◆ **TASK OBJECTIVE**: Copy exactly the block of lines between the one containing "# Last strand: a" and the one containing "for node in", inclusive.

***

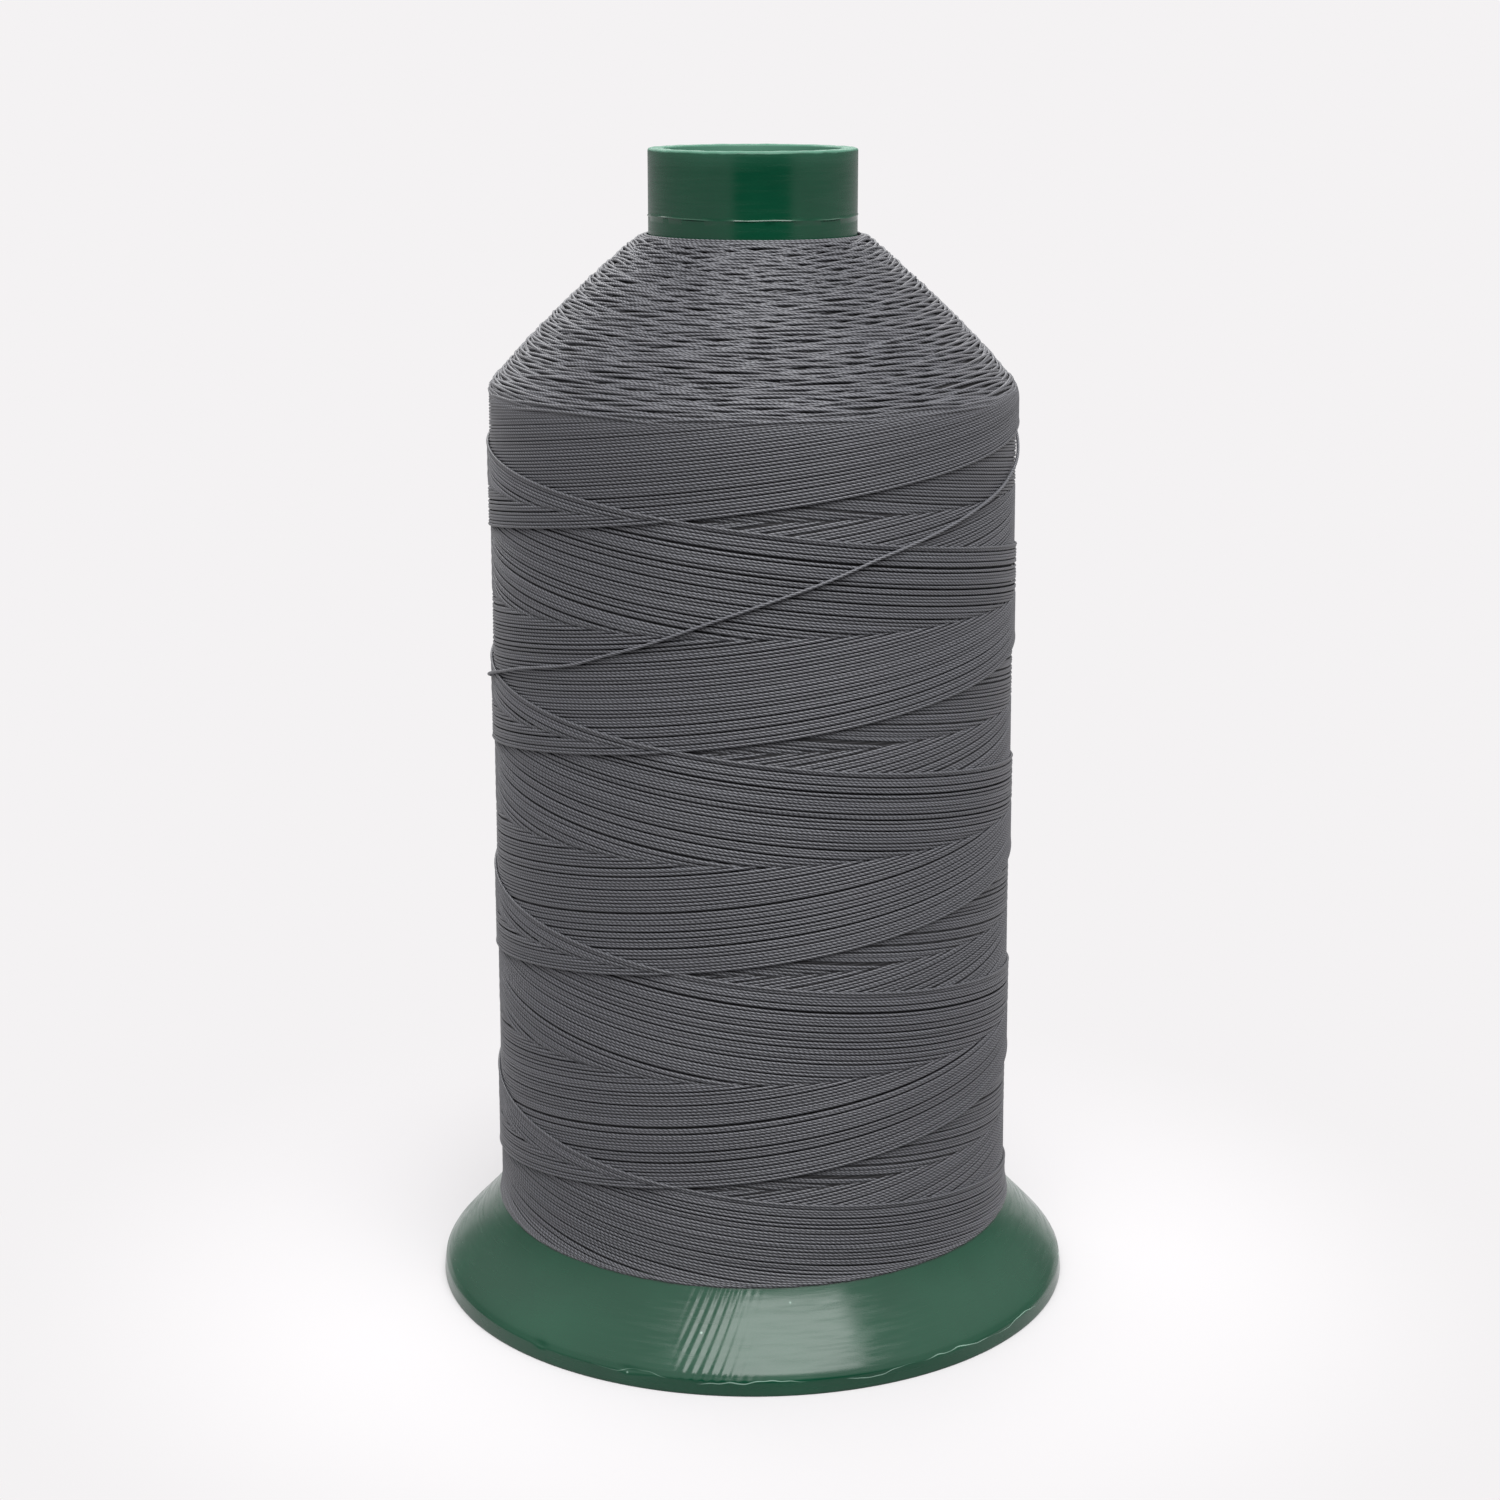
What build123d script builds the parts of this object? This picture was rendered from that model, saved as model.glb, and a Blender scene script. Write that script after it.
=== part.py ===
from build123d import *
from math import atan, cos, degrees, radians, sin, tan
import os

# King spool of sewing thread: a moulded green core with a conical foot, wound with one long thread.
# Frame: millimetres, +Z up the axis, origin at the centre of the face that the foot stands on.

# ---- Core: one moulding, a straight tube that flares into a hollow conical foot ----
spool_height = 152.0  # standing face to the rim of the neck
foot_diameter = 85.8  # across the outer edge of the foot
tube_diameter = 26.8  # outside of the tube, seen as the neck
tube_wall = 2.0
rim_rounding = 0.6  # outer edge of the neck's rim
rim_inner_rounding = 0.4  # mouth of the bore
foot_slope = 52.0  # degrees above level, the cone's outer face
foot_wall = 1.8  # square to the cone
lip_height = 2.1  # upright band round the edge of the foot
lip_lean = 0.2  # the band is this much smaller in radius at its top
lip_width = 1.8  # standing face, measured along the radius
ridge_rounding = 0.3  # top edge of the lip
foot_root_rounding = 4.0  # where the cone turns up into the tube, under the thread
throat_rounding = 3.0  # the same turn on the hollow side

# ---- Thread: one continuous strand, wound into a package on the core ----
thread_diameter = 0.42
package_diameter = 69.3  # over the windings, just under the shoulder
package_flare = 0.9  # the windings are this much wider where they meet the foot
neck_showing = 10.6  # bare tube above the windings
top_shelf = 1.25  # level turns against the tube
top_slope = 44.0  # degrees below level, from the shelf to the shoulder
top_crown = 0.6  # how far the sloping top bulges above a straight cone
shoulder_rounding = 4.0

# ---- Last strand: the final stretch of thread, lying steeply over the other windings ----
strand_below_shoulder = 3.6  # its upper end joins the turns this far under the shoulder
strand_rise = 33.0  # from where it leaves the windings that run beside it
strand_start_angle = -166.5  # degrees about +Z from +X, anticlockwise seen from above
strand_lead = 64.0  # climb in one full turn
strand_sides = 12  # narrow flats stand for the round of so fine a thread
strand_clearance = 0.02  # between the strand and the windings that it lies on

# ---- Worked out from the sizes above ----
foot_radius = foot_diameter / 2
tube_radius = tube_diameter / 2
bore_radius = tube_radius - tube_wall
ridge_radius = foot_radius - lip_lean
cone_rise = tan(radians(foot_slope))  # height gained for each millimetre inwards
tube_root_height = lip_height + (ridge_radius - tube_radius) * cone_rise
inner_cone_shift = foot_wall / sin(radians(foot_slope))


def cone_height(radius):
    """Height of the foot's outer cone at a radius."""
    return lip_height + (ridge_radius - radius) * cone_rise


def hollow_height(radius):
    """Height of the hollow's cone under the foot at a radius."""
    return lip_height + (ridge_radius - inner_cone_shift - radius) * cone_rise


def round_corner(profile, radius, height, rounding):
    """Round the corner of a profile that lies nearest to this radius and height."""
    corner = profile.vertices().sort_by_distance((radius, height))[0]
    fillet(corner, rounding)


package_top = spool_height - neck_showing
shelf_radius = tube_radius + top_shelf
shoulder_radius = package_diameter / 2
hem_radius = shoulder_radius + package_flare / 2
shoulder_height = package_top - (shoulder_radius - shelf_radius) * tan(radians(top_slope))
hem_height = cone_height(hem_radius)
strand_start_height = shoulder_height - strand_below_shoulder - strand_rise
side_taper = degrees(atan((hem_radius - shoulder_radius) / (shoulder_height - hem_height)))

os.makedirs("parts", exist_ok=True)

# The core's outer skin, filled: the core is cut from it and the windings are laid on it.
with BuildPart() as core_outside:
    with BuildSketch(Plane.XZ) as outside_profile:
        with BuildLine():
            Polyline(
                (0, 0),
                (foot_radius, 0),
                (ridge_radius, lip_height),
                (tube_radius, tube_root_height),
                (tube_radius, spool_height),
                (0, spool_height),
                close=True,
            )
        make_face()
        round_corner(outside_profile, tube_radius, tube_root_height, foot_root_rounding)
        round_corner(outside_profile, ridge_radius, lip_height, ridge_rounding)
        round_corner(outside_profile, tube_radius, spool_height, rim_rounding)
    revolve(axis=Axis.Z)

# Core: the skin with its bore and the hollow under the foot taken out.
with BuildPart() as core:
    add(core_outside.part)
    with BuildSketch(Plane.XZ) as hollow_profile:
        throat_height = hollow_height(bore_radius)
        lip_inside = foot_radius - lip_width
        with BuildLine():
            Polyline(
                (0, 0),
                (lip_inside, 0),
                (lip_inside, hollow_height(lip_inside)),
                (bore_radius, throat_height),
                (bore_radius, spool_height),
                (0, spool_height),
                close=True,
            )
        make_face()
        round_corner(hollow_profile, bore_radius, throat_height, throat_rounding)
    revolve(axis=Axis.Z, mode=Mode.SUBTRACT)
    mouth = core.edges().filter_by(GeomType.CIRCLE).group_by(Axis.Z)[-1].sort_by(SortBy.RADIUS)[0]
    fillet(mouth, rim_inner_rounding)
core.part.label = "core"
export_step(core.part, "parts/core.step")

# Thread package: fills the space round the tube, from the foot's cone up to the neck.
with BuildPart() as thread_package:
    with BuildSketch(Plane.XZ) as package_profile:
        shoulder_point = Vector(shoulder_radius, shoulder_height)
        shelf_point = Vector(shelf_radius, package_top)
        outwards = Vector(sin(radians(top_slope)), cos(radians(top_slope)))
        crown_point = (shoulder_point + shelf_point) / 2 + outwards * top_crown
        with BuildLine():
            Polyline((0, hem_height), (hem_radius, hem_height), shoulder_point)
            ThreePointArc(shoulder_point, crown_point, shelf_point)
            Polyline(shelf_point, (0, package_top), (0, hem_height))
        make_face()
        round_corner(package_profile, shoulder_radius, shoulder_height, shoulder_rounding)
    revolve(axis=Axis.Z)
    add(core_outside.part, mode=Mode.SUBTRACT)
thread_package.part.label = "thread_package"
export_step(thread_package.part, "parts/thread_package.step")

# Last strand: a helix that lies on the package's side all along.
with BuildPart() as last_strand:
    strand_base_radius = hem_radius - (strand_start_height - hem_height) * tan(radians(side_taper))
    climb = Helix(
        pitch=strand_lead,
        height=strand_rise,
        radius=strand_base_radius + strand_clearance + thread_diameter / 2,
        center=(0, 0, strand_start_height),
        cone_angle=-side_taper,
        mode=Mode.PRIVATE,
    )
    with BuildLine() as strand_path:
        add(climb.rotate(Axis.Z, strand_start_angle))
    route = strand_path.line
    first_point = route @ 0
    with BuildSketch(
        Plane(origin=first_point, x_dir=(first_point.X, first_point.Y, 0), z_dir=route % 0)
    ):
        RegularPolygon(thread_diameter / 2, strand_sides)
    sweep(is_frenet=True)
last_strand.part.label = "last_strand"
export_step(last_strand.part, "parts/last_strand.step")
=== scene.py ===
"""Spool of sewing thread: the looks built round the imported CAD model, laid out as an add-on.

Sizes in the property groups are millimetres on the real object; everything built is in metres.
"""
import math
from functools import partial

import bpy
import numpy as np
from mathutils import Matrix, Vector, geometry


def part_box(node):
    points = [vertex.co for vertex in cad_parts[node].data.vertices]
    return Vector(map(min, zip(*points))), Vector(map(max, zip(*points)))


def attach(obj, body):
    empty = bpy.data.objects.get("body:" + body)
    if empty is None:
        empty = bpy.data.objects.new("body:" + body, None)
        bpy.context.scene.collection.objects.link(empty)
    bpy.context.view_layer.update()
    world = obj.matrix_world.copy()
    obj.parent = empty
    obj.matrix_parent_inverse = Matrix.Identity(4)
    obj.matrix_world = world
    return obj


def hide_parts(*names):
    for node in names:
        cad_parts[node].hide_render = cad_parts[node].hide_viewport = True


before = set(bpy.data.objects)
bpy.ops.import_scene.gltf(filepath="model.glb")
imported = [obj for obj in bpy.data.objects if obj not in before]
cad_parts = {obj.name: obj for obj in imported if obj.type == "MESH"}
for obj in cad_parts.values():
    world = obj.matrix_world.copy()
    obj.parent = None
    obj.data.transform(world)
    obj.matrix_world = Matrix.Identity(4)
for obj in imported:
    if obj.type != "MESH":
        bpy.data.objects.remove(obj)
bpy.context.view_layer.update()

bl_info = {
    "name": "Spool of Thread",
    "version": (1, 0, 0),
    "blender": (4, 5, 0),
    "location": "View3D > Sidebar > Spool",
    "description": "Builds a cross-wound spool of bonded thread on a moulded core, and its studio",
    "category": "Object",
}

MM = 0.001
TURN = 2 * math.pi
BODY = "root"

MATH = "ShaderNodeMath"
VECTOR = "ShaderNodeVectorMath"
RANGE = "ShaderNodeMapRange"
MIX = "ShaderNodeMix"
RAMP = "ShaderNodeValToRGB"
NOISE = "ShaderNodeTexNoise"
PLACE = "ShaderNodeTexCoord"
SPLIT = "ShaderNodeSeparateXYZ"
SMOOTH = {"interpolation_type": "SMOOTHSTEP"}
COLOUR = {"out": 2, "data_type": "RGBA"}  # a Mix node that mixes colours, and its output

# Nicks in the lip: where in degrees about +Z from +X, half-width in degrees, and depth in mm
LIP_NICKS = ((-112, 5.0, 0.22), (-130, 1.5, 0.25), (-98, 1.2, 0.1), (35, 2.0, 0.2), (140, 3.0, 0.18))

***

◆ **TASK OUTPUT**:
# Last strand: a helix that lies on the package's side all along.
with BuildPart() as last_strand:
    strand_base_radius = hem_radius - (strand_start_height - hem_height) * tan(radians(side_taper))
    climb = Helix(
        pitch=strand_lead,
        height=strand_rise,
        radius=strand_base_radius + strand_clearance + thread_diameter / 2,
        center=(0, 0, strand_start_height),
        cone_angle=-side_taper,
        mode=Mode.PRIVATE,
    )
    with BuildLine() as strand_path:
        add(climb.rotate(Axis.Z, strand_start_angle))
    route = strand_path.line
    first_point = route @ 0
    with BuildSketch(
        Plane(origin=first_point, x_dir=(first_point.X, first_point.Y, 0), z_dir=route % 0)
    ):
        RegularPolygon(thread_diameter / 2, strand_sides)
    sweep(is_frenet=True)
last_strand.part.label = "last_strand"
export_step(last_strand.part, "parts/last_strand.step")
=== scene.py ===
"""Spool of sewing thread: the looks built round the imported CAD model, laid out as an add-on.

Sizes in the property groups are millimetres on the real object; everything built is in metres.
"""
import math
from functools import partial

import bpy
import numpy as np
from mathutils import Matrix, Vector, geometry


def part_box(node):
    points = [vertex.co for vertex in cad_parts[node].data.vertices]
    return Vector(map(min, zip(*points))), Vector(map(max, zip(*points)))


def attach(obj, body):
    empty = bpy.data.objects.get("body:" + body)
    if empty is None:
        empty = bpy.data.objects.new("body:" + body, None)
        bpy.context.scene.collection.objects.link(empty)
    bpy.context.view_layer.update()
    world = obj.matrix_world.copy()
    obj.parent = empty
    obj.matrix_parent_inverse = Matrix.Identity(4)
    obj.matrix_world = world
    return obj


def hide_parts(*names):
    for node in names:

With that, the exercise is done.